Aspose.Pdf.License licenseKey = new Aspose.Pdf.License();
licenseKey.SetLicense(“Aspose.Total.lic”);
PdfFileEditor pfe = new PdfFileEditor();
pfe.Concatenate(inputFiles, outputFile);

            //Deleting blank pages
            using (Aspose.Pdf.Document pdfDocument = new Aspose.Pdf.Document(outputFile))
            {
                int i = 0;

                foreach (Aspose.Pdf.Page page in pdfDocument.Pages)
                {
                    i = i + 1;
                    bool value = page.IsBlank(0.01d);
                    if (value)
                    {
                        pdfDocument.Pages.Delete(i);
                    }
                }

                pdfDocument.Save(outputFile);
            }

@Haranath,

I used your code segments to convert both Excel files to PDF via Aspose.Cells for .NET v22.4 (latest version).

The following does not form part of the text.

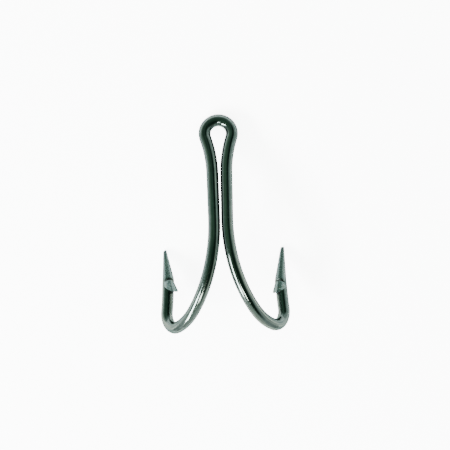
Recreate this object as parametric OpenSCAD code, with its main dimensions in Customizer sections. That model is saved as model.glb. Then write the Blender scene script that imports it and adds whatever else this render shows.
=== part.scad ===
// Double fishing hook made from one length of round wire. The wire is folded at its
// middle into an open eye, runs down as two free shanks side by side, and ends on each
// side in a bend, a barb raised from the wire and a round spear point. Every node is one
// stretch of that wire, and each meets the next one face to face.
//
// Millimetres and degrees. The hook lies as it rests on a table: on the eye and on the
// two tips, with its bends raised. The origin is the centre of the eye, +Z is up, +Y
// points from the bends past the eye, and +X is towards the right hook.

/* [Wire] */
// Diameter of the wire
wire_d = 3.4; // [2.8:0.05:3.5]

/* [Eye] */
// Radius of the eye, to the middle of the wire
eye_r = 3.85; // [3.6:0.01:4.2]
// Turn on each side of the eye's top before the wire starts to straighten
eye_turn = 108.2; // [106:0.1:110]
// Radius of the curve that brings each side of the eye onto its shank
neck_r = 34.1; // [32:0.1:36]

/* [Shanks] */
// Inward lean of each shank where the two run side by side
shank_lean = 0.6; // [0.4:0.05:0.9]
// Length of the straight part of each shank
shank_len = 12.8; // [10:0.1:16]
// Angle between each hook's own plane and the plane of the eye
hook_splay = 50; // [40:1:60]
// Radius of the long flare below the straight part
flare_r = 32.5; // [30:0.1:38]
// Turn of the long flare
flare_turn = 48.6; // [42:0.1:52]

/* [Bends] */
// Radius of the upper, open part of the bend
upper_bend_r = 15.5; // [14:0.1:18]
// Turn of the open part of the bend
upper_bend_turn = 31.9; // [28:0.1:36]
// Radius of the tight bottom of the bend
lower_bend_r = 4.27; // [3.8:0.01:5]
// Turn of the tight bottom of the bend
lower_bend_turn = 110.1; // [106:0.1:114]
// Radius of the front leg, which curves back outward a little towards the point
front_leg_r = 60; // [50:1:110]
// Length of the left front leg, from the bend to the start of the barb cut
left_leg_len = 4.45; // [3:0.05:7]
// Length of the right front leg
right_leg_len = 3.2; // [3:0.05:7]

/* [Points] */
// Length of the left point's cone
left_point_len = 8.7; // [7:0.1:11]
// Length of the right point's cone
right_point_len = 10; // [7:0.1:11]
// Outward tilt of the cone, which keeps the back of the point nearly straight
point_tilt = 14.5; // [10:0.5:16]
// Radius of the blunted tip
tip_r = 0.5; // [0.3:0.05:0.6]

/* [Barbs] */
// Length of the barb along the wire
barb_len = 2.9; // [2.4:0.1:3.4]
// How far the end of the left barb is lifted off the wire
left_barb_lift = 1.75; // [1:0.05:2]
// How far the end of the right barb is lifted off the wire
right_barb_lift = 1.25; // [1:0.05:2]
// Slant of the cut that frees the end of the barb
undercut = 28; // [15:1:35]
// Depth of the mark that the cut leaves in the wire under the barb
cut_depth = 0.45; // [0.2:0.05:0.7]
// Length of wire below the barb's end that the cut runs into
cut_len = 1.4; // [1.2:0.1:2]

/* [Hidden] */

$fn = 64;
wire_r = wire_d / 2;
neck_turn = eye_turn - 90 - shank_lean;
// The round wire carries the whole barb, and the point starts above it
point_base = barb_len + 0.4;
// The cut leaves the barb a little slimmer than the wire it was raised from
barb_r = wire_r - 0.06;
// Reach of the blocks that trim the barb and the point
trim = 8;

// A station is a 4 x 4 frame on the wire: its Z runs along the wire from the eye to the
// tip, and its X points to the side that the wire turns to
function shift(x, y, z) = [[1, 0, 0, x], [0, 1, 0, y], [0, 0, 1, z], [0, 0, 0, 1]];
function about_y(a) = [[cos(a), 0, sin(a), 0], [0, 1, 0, 0], [-sin(a), 0, cos(a), 0], [0, 0, 0, 1]];
function about_z(a) = [[cos(a), -sin(a), 0, 0], [sin(a), cos(a), 0, 0], [0, 0, 1, 0], [0, 0, 0, 1]];
function past_arc(r, a) = shift(r, 0, 0) * about_y(a) * shift(-r, 0, 0);
function front_leg_turn(leg_len) = leg_len / front_leg_r * 180 / PI;

eye_top = shift(0, 0, eye_r) * about_y(90);
neck_start = eye_top * past_arc(eye_r, eye_turn);
shank_start = neck_start * past_arc(-neck_r, -neck_turn);
// The hook turns away from the shank in its own plane, splayed from the eye's plane
flare_start = shank_start * shift(0, 0, shank_len) * about_z(180 - hook_splay);
upper_bend_start = flare_start * past_arc(flare_r, flare_turn);
lower_bend_start = upper_bend_start * past_arc(upper_bend_r, upper_bend_turn);
front_leg_start = lower_bend_start * past_arc(lower_bend_r, lower_bend_turn);
function barb_end(leg_len) =
    front_leg_start * past_arc(-front_leg_r, -front_leg_turn(leg_len)) * shift(0, 0, cut_len);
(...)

The output PDFs are attached here. We will now evaluate your original issue regarding Aspose.PDF API where IsBlank method is taking more time as you pointed out. We will get back to you with further updates after testing the scenario.
files1.zip (644.9 KB)

@Haranath

We have logged this problem in our issue tracking system as PDFNET-51697. You will be notified via this forum thread once this issue is resolved.

We apologize for your inconvenience.